__Task statement__. Repeat exactly the lines running from the line that contains "Describe how this" to the line that contains "Give this object's"; include both ends and add nothing.

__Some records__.
## Start

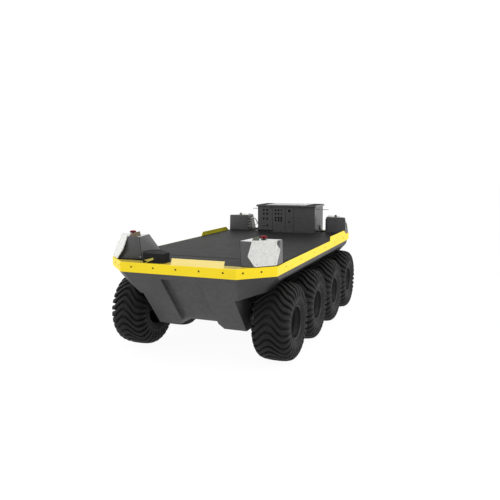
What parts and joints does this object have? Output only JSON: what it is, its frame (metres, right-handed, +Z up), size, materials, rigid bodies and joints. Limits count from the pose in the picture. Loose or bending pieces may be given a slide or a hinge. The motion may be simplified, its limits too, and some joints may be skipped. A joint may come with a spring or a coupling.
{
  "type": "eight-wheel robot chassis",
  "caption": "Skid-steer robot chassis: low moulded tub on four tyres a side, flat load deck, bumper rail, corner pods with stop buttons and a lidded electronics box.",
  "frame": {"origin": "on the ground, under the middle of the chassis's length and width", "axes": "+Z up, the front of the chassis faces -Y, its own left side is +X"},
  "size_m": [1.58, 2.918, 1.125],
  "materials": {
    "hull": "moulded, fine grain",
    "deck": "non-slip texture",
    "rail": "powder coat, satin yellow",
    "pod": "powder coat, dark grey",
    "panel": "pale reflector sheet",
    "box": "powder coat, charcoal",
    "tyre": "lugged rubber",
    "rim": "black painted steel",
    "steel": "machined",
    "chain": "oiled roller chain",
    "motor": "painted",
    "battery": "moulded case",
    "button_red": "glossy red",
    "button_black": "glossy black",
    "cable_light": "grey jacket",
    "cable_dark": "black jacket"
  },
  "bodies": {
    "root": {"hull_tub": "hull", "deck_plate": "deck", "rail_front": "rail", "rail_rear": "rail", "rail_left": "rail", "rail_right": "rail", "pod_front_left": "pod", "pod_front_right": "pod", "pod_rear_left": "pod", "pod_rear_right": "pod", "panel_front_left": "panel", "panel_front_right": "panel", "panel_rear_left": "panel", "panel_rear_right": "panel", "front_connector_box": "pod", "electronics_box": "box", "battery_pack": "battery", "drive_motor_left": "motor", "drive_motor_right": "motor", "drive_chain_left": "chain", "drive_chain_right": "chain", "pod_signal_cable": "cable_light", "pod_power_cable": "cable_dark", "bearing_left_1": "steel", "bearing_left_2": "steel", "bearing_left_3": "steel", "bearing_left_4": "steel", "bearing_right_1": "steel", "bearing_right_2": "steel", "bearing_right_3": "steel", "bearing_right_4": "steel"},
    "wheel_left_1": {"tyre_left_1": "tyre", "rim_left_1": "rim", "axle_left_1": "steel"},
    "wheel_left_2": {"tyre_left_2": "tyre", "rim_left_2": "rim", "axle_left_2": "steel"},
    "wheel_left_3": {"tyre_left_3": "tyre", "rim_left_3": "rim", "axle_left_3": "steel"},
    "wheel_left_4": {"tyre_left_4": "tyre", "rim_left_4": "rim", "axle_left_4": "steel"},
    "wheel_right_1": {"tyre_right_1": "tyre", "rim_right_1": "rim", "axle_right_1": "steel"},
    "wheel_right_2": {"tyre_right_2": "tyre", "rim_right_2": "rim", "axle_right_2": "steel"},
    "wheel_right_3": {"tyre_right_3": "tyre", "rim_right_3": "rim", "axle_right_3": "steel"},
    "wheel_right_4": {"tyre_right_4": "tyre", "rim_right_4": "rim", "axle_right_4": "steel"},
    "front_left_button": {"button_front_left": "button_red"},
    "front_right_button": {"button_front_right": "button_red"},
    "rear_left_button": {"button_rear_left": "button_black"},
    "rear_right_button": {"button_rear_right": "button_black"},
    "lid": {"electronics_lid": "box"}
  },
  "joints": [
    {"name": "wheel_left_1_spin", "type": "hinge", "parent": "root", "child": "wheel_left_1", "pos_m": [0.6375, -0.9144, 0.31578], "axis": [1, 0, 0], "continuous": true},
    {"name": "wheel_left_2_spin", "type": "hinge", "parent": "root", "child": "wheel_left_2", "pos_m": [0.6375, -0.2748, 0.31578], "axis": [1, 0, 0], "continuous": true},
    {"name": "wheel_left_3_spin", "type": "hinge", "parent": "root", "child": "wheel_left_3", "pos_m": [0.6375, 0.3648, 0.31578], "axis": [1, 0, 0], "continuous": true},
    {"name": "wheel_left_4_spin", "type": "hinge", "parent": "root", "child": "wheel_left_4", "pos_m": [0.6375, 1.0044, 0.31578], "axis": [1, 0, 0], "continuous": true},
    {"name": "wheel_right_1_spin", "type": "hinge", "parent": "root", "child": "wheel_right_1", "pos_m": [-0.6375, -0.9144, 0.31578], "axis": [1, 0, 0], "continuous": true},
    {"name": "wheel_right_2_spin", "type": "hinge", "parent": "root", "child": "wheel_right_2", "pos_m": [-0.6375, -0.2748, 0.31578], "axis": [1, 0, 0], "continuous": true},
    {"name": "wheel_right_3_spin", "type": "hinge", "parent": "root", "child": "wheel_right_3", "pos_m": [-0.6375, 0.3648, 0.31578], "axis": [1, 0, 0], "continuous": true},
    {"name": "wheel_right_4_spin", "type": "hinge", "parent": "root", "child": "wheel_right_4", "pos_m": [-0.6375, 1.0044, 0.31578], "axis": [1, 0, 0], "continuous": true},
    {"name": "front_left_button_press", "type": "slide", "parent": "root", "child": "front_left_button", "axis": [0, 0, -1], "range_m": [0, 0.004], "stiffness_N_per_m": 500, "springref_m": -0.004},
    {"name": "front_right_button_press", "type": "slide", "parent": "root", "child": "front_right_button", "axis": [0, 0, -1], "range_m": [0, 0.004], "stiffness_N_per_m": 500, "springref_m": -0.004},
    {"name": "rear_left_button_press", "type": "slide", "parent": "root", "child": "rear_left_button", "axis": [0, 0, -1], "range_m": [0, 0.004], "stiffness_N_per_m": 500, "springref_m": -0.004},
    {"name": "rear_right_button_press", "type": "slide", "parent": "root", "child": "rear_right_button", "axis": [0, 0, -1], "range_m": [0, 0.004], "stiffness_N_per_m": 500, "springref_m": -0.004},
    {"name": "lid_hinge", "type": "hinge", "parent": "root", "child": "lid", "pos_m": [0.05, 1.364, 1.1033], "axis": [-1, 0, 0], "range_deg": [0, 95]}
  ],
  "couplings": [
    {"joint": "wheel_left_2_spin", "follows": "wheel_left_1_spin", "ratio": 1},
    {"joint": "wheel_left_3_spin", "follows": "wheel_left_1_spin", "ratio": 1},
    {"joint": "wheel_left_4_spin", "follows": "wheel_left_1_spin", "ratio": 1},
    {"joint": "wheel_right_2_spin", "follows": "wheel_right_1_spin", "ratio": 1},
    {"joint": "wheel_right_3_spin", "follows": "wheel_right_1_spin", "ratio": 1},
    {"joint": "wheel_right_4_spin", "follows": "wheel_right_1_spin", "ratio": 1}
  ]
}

## End
## Start

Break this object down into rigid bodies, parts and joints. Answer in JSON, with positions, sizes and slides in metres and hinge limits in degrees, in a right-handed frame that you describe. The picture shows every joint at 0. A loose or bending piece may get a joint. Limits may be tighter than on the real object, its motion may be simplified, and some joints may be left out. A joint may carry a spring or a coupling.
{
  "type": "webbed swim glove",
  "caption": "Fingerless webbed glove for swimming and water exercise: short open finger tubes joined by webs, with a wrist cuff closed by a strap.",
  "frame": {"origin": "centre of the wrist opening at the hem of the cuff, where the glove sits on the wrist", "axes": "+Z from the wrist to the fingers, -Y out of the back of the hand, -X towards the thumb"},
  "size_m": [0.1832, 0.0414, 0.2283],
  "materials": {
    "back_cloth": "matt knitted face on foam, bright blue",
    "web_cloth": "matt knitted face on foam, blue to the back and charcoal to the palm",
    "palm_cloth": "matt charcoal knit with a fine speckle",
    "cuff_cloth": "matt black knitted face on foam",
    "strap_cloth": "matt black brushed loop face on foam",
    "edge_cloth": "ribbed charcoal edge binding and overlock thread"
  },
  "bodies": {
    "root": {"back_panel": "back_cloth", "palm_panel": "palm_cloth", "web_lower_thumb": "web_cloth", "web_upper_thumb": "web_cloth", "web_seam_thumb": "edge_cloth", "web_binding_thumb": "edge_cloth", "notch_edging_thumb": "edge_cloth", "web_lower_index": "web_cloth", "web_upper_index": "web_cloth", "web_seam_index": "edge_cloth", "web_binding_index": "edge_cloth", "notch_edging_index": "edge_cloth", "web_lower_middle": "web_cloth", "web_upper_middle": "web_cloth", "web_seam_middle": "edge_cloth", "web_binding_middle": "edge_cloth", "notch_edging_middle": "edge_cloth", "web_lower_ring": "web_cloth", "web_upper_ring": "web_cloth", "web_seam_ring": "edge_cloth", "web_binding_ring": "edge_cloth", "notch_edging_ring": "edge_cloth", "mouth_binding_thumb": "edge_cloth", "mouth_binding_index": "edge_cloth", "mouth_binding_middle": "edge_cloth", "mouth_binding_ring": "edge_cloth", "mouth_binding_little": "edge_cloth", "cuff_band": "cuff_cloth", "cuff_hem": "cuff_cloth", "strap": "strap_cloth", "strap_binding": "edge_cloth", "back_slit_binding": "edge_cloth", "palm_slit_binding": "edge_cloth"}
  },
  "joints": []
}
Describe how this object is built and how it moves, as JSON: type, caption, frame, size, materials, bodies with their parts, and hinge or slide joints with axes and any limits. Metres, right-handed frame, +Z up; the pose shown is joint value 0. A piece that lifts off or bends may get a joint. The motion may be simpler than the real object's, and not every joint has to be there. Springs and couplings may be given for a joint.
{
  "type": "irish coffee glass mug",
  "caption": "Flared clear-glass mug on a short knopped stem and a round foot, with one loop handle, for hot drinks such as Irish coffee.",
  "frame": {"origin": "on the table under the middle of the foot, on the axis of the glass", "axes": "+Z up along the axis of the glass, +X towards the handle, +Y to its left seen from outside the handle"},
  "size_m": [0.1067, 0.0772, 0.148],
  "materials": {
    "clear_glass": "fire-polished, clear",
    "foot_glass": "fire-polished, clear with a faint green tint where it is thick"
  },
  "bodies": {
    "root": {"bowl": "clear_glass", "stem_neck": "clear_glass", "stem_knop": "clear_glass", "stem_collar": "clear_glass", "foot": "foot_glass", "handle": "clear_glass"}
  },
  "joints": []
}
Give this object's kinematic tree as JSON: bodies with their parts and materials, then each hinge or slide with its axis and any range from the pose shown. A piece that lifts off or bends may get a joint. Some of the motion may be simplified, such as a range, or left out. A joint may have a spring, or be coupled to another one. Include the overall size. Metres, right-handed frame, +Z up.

## End

__Exercise result__.
Describe how this object is built and how it moves, as JSON: type, caption, frame, size, materials, bodies with their parts, and hinge or slide joints with axes and any limits. Metres, right-handed frame, +Z up; the pose shown is joint value 0. A piece that lifts off or bends may get a joint. The motion may be simpler than the real object's, and not every joint has to be there. Springs and couplings may be given for a joint.
{
  "type": "irish coffee glass mug",
  "caption": "Flared clear-glass mug on a short knopped stem and a round foot, with one loop handle, for hot drinks such as Irish coffee.",
  "frame": {"origin": "on the table under the middle of the foot, on the axis of the glass", "axes": "+Z up along the axis of the glass, +X towards the handle, +Y to its left seen from outside the handle"},
  "size_m": [0.1067, 0.0772, 0.148],
  "materials": {
    "clear_glass": "fire-polished, clear",
    "foot_glass": "fire-polished, clear with a faint green tint where it is thick"
  },
  "bodies": {
    "root": {"bowl": "clear_glass", "stem_neck": "clear_glass", "stem_knop": "clear_glass", "stem_collar": "clear_glass", "foot": "foot_glass", "handle": "clear_glass"}
  },
  "joints": []
}
Give this object's kinematic tree as JSON: bodies with their parts and materials, then each hinge or slide with its axis and any range from the pose shown. A piece that lifts off or bends may get a joint. Some of the motion may be simplified, such as a range, or left out. A joint may have a spring, or be coupled to another one. Include the overall size. Metres, right-handed frame, +Z up.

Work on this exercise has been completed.